Having become the first Donegal club in almost half a century to win the Ulster club title, the wave was carrying them towards one of the biggest days of their lives.

But on the last Sunday evening of January, news filtered through of an horrific car crash that claimed the lives of four young men. A few days later, in the space of just over four hours, they were all laid to rest.

It was a cruel reminder of how fragile life is.

“There is no greater weight than the coffin of your son, your brother or your friend on your shoulders,” said Fr Brian Ó Fearraigh during Micheál Roarty’s funeral mass.

MacNiallais was a close personal friend of Roarty’s and for him, the biggest football match in his club’s history became something that he could focus on to numb the pain.

It seemed that way for an entire parish. Tom Beag Gillespie is another of those rare diamonds like Morrison who’s offered his life’s service to Gaelic football. He smiled and laughed and spoke softly over two hours in his home last Monday.

But when the tragedy came into the conversation, this sadness swept across his face. The same sadness that was in MacNiallais’ boyish eyes as he stood freezing in the tunnel in Leitrim on Saturday.

For a few hours, football took the pain away. The parish congregated en-masse in the main stand some 90 minutes before the game, leaving no room for Corofin supporters who were banished to the old far-over terrace.

They threw their souls into the game, feeling the early fall of Gary Sice’s goal and the rise of Kevin Cassidy’s riposte, the dip of Farragher’s finish and the rush of a rally that cut the gap back to two. It wasn’t quite enough, but very little would have been against a side as good as Corofin.

“You played a great game,” said one elderly woman to Mervyn O’Donnell on the pitch, draped in the green and white and with a set of rosary beads around her neck.

It doesn’t take the pain away. But when life comes at you as harshly as it has to them in the last month, you have to find hope in whatever you can.

And that’s what sport essentially is.

There have been so many different examples in the last year alone.

The first one that comes to mind is Philip Bonny, the fit and healthy 27-year-old club footballer with Bryansford who was diagnosed with cancer.

He had a three-month old daughter Sofia when the doctors told him in October 2017 that he had Hodgkin’s Lymphoma.

There were times in the few months after when he wasn’t allowed near his daughter because his immune system was so weak, as he told my colleague Neil Loughran in an interview last year.

His first thoughts were of his daughter, his girlfriend, his family. They’re everything.

But in the hard times, he’d dreamt too of getting back in the green and gold some day.

Fast forward ten months and he’s springing from the bench to score a last-minute goal and rescue his club’s championship hopes from the flames.

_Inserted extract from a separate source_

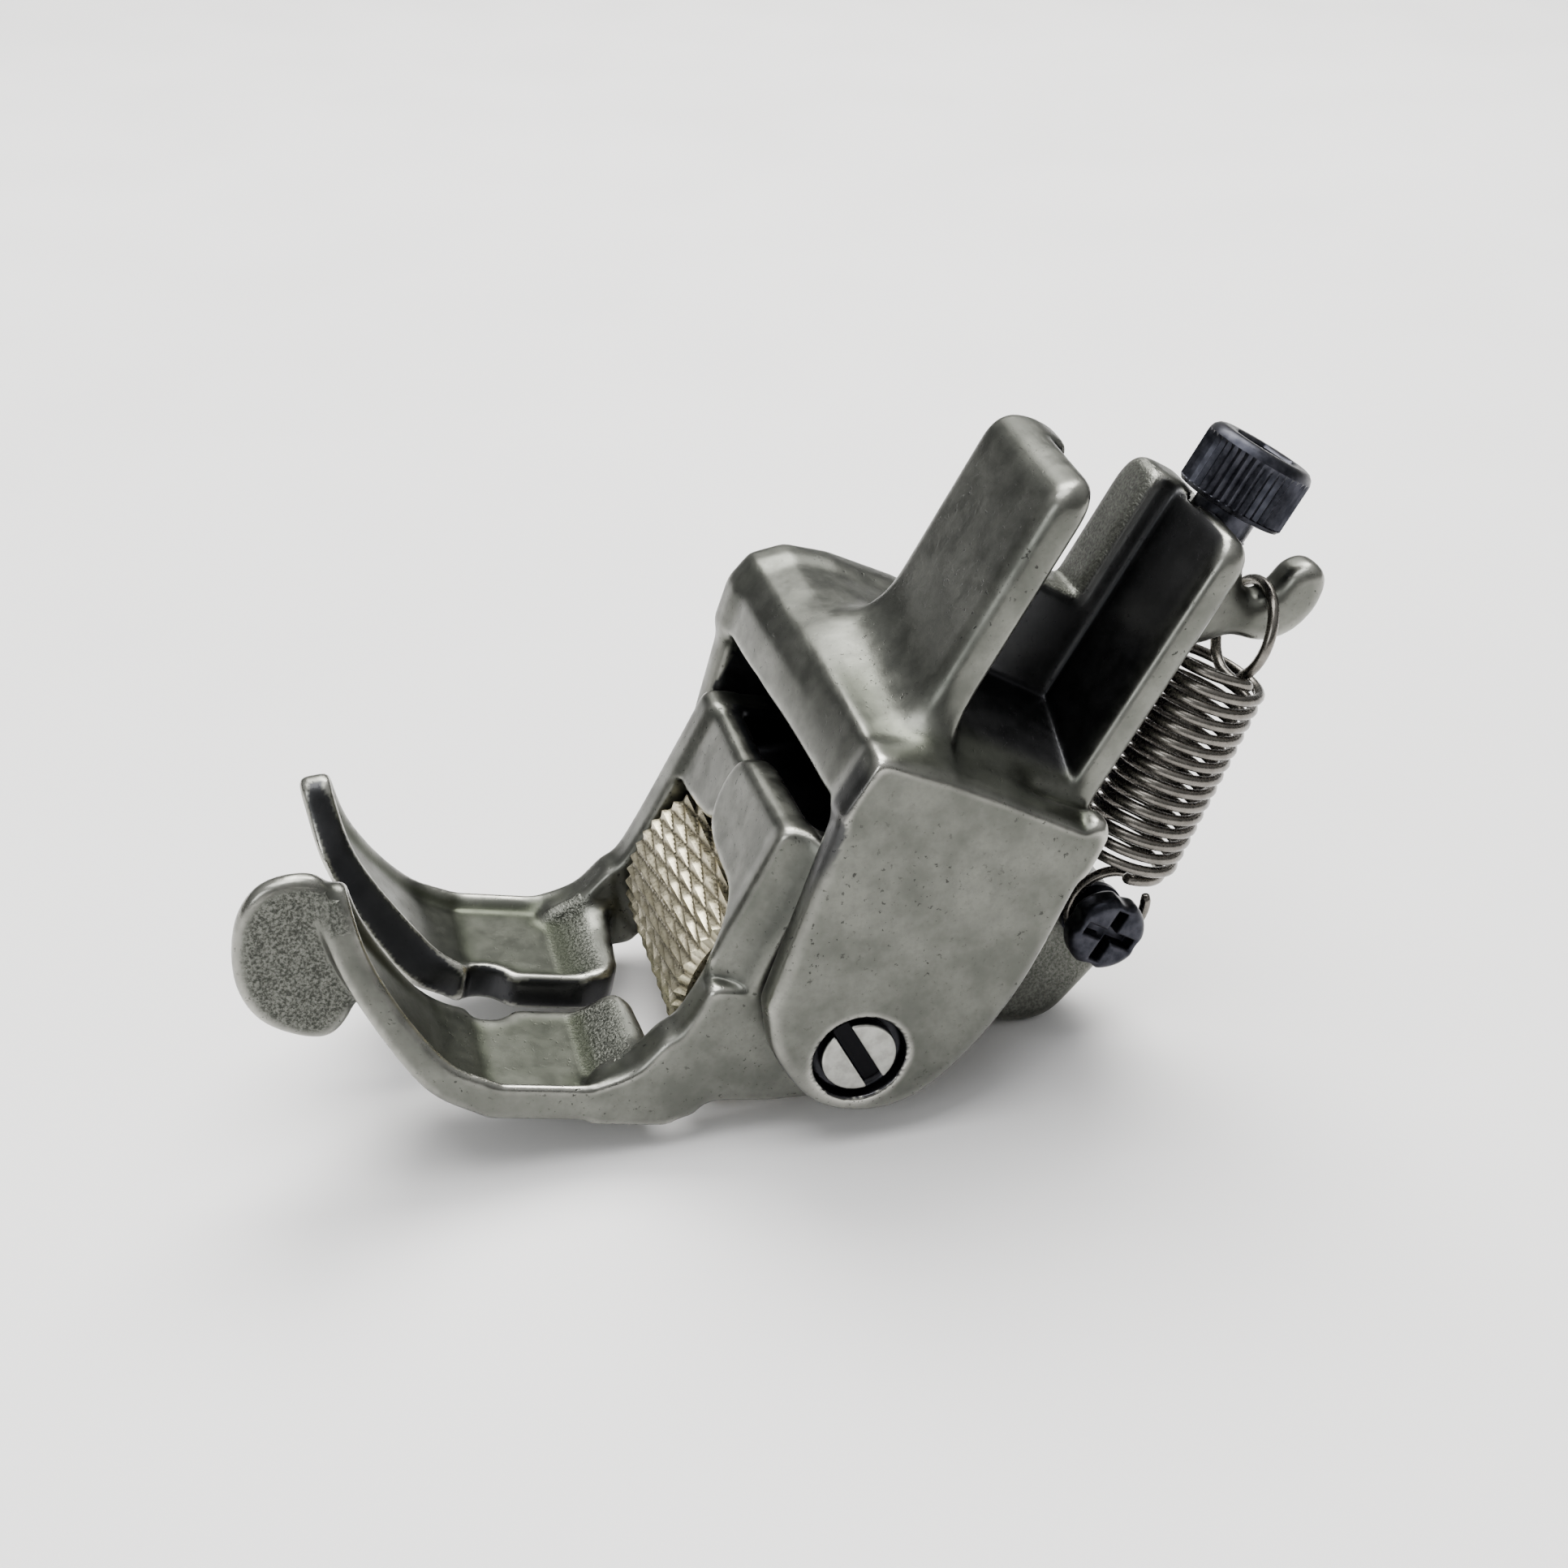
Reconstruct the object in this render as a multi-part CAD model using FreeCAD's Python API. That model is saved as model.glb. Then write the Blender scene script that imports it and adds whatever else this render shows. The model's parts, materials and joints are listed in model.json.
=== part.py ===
import FreeCAD, Part
import math
import os

V = FreeCAD.Vector
os.makedirs("parts", exist_ok=True)

# ---------------------------------------------------------------- driving dimensions (mm, degrees)
SHANK_LEAN = 30.5        # the bar axis leans back from vertical as the foot rests on a table
SOLE_TILT = 12.2         # the flat of the sole tips up at the toes
HINGE_H = 5.80           # hinge axis above the underside of the sole

BODY_HALF = 11.55        # half width over the cheeks
CHEEK_T = 2.00           # cheek thickness
SOLE_HALF = 9.38         # half width of the sole and its arms
ARM_T = 2.30             # thickness of the arms of the sole

SHANK_X0 = -2.00         # outer face of the web
WEB_X1 = 1.70            # inner face of the web
SHANK_X1 = 8.31          # near faces of the two walls
FRONT_Y0 = -5.56
FRONT_Y1 = -3.41
BACK_Y0 = 3.85
BACK_Y1 = 5.75
FRONT_TOP = 29.40
BACK_TOP = 31.00
CHANNEL_FLOOR = 16.6
NOTCH_Z = 24.2           # bottom of the clamp screw notch in the web
NOTCH_Y0 = -2.30
NOTCH_Y1 = 2.30

ROLLER_Y = -2.61         # roller axis, sole coordinates from the hinge
ROLLER_Z = 0.10
ROLLER_R = 5.95
ROLLER_HALF = 6.62
AXLE_R = 1.00
AXLE_HALF = 9.10
BUSH_R = 1.80
BUSH_L = 3.00
SHIM_T = 0.25

SLOT_HALF = 0.52         # slot from the needle hole back to the roller
HINGE_R = 1.15           # shoulder that the sole swings on
TAIL_X0 = -0.20          # sides of the tail
TAIL_X1 = 3.80
HINGE_HEAD_R = 1.95
HINGE_CBORE_R = 2.40
HINGE_CBORE_D = 0.90

SPRING_X = 4.50          # plane of the spring, stop screw side of the foot
STOP_X = 3.20
STOP_Y = 5.90
BOSS_R = 2.50
BOSS_TOP = 29.30
BOSS_LOW = 25.40
STOP_HEAD_R = 2.87
STOP_HEAD_H = 3.40
STOP_R = 1.75
PIN_R = 0.80             # thinner lower end of the stop screw, beside the spring
PIN_TOP = 25.0
STOP_TIP = 11.30         # height of the tip above the hinge, body coordinates
STOP_HEAD_Z = 31.35      # underside of the head

HOOK_X0 = 3.40           # sides of the hook lug
HOOK_X1 = 5.60
RING_R = 2.52            # top ring of the spring, hung round the root of the hook
RING_Y = 9.90
RING_Z = 26.50
RING_TILT = 12.0         # its plane leans back from upright

SPRING_OD = 6.05
SPRING_WIRE = 0.58
SPRING_COILS = 15
SPRING_TOP = (9.60, 24.3)
SPRING_LOW = (11.30, 12.6)

ANCHOR_Y = 12.20         # spring anchor screw, body coordinates, at rest
ANCHOR_Z = 9.05
ANCHOR_HEAD_R = 2.15
ANCHOR_HEAD_H = 1.60
ANCHOR_NECK_R = 1.00

FIT = 0.03               # radial clearance of a running fit


# ---------------------------------------------------------------- helpers
def face_from(points):
    """Flat face in the YZ plane from (y, z) pairs."""
    verts = [V(0, y, z) for y, z in points]
    return Part.Face(Part.makePolygon(verts + [verts[0]]))


def slab(points, x0, x1):
    """Extrude a (y, z) outline from x0 to x1."""
    face = face_from(points)
    face.translate(V(x0, 0, 0))
    return face.extrude(V(x1 - x0, 0, 0))


def plan(points, z0, z1):
    """Extrude an (x, y) outline from z0 to z1."""
    verts = [V(x, y, z0) for x, y in points]
    face = Part.Face(Part.makePolygon(verts + [verts[0]]))
    return face.extrude(V(0, 0, z1 - z0))


def smooth_wire(curve, lines):
    """Closed YZ wire: a spline through curve, then straight lines back to its start."""
    spline = Part.BSplineCurve()
    spline.interpolate([V(0, y, z) for y, z in curve])
    edges = [spline.toShape()]
    chain = [curve[-1]] + list(lines) + [curve[0]]
    for a, b in zip(chain[:-1], chain[1:]):
        edges.append(Part.makeLine(V(0, a[0], a[1]), V(0, b[0], b[1])))
    return Part.Wire(edges)


def smooth_slab(curve, lines, x0, x1):
    face = Part.Face(smooth_wire(curve, lines))
    face.translate(V(x0, 0, 0))
    return face.extrude(V(x1 - x0, 0, 0))


def rod_x(r, x0, x1, y=0.0, z=0.0):
    return Part.makeCylinder(r, x1 - x0, V(x0, y, z), V(1, 0, 0))


def rod_y(r, y0, y1, x=0.0, z=0.0):
    return Part.makeCylinder(r, y1 - y0, V(x, y0, z), V(0, 1, 0))


def rod_z(r, z0, z1, x=0.0, y=0.0):
    return Part.makeCylinder(r, z1 - z0, V(x, y, z0), V(0, 0, 1))


def box(x0, x1, y0, y1, z0, z1):
    return Part.makeBox(x1 - x0, y1 - y0, z1 - z0, V(x0, y0, z0))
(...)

In that moment, the game is all-consuming.

Football, hurling, camogie, rugby, soccer, whatever, they’re there to remind us that we’re living, and that we should enjoy life when we can.

But when the adrenaline of the game itself settles, sport’s true importance is revealed.

You think too of the joy it brings to Ciaran McAleer leading out the Tyrone team in Healy Park, to John McKillop having his place at the heart of the community in Cushendall, to young Michael O’Brien having the promise that Davy Fitz made to him at Christmas upheld.

Sport’s place in society is to sometimes be a beacon for hope, a candle in the dark. To grab its people under the oxters and hold them up when they feel like they can’t do it themselves. To replace tears with smiles.

Even if it’s just for an hour once a week, that’s where the GAA really stands out.

Sometimes we need sport to feel like it’s the most important thing in the world.

Other times we need it to remind us that it’s not.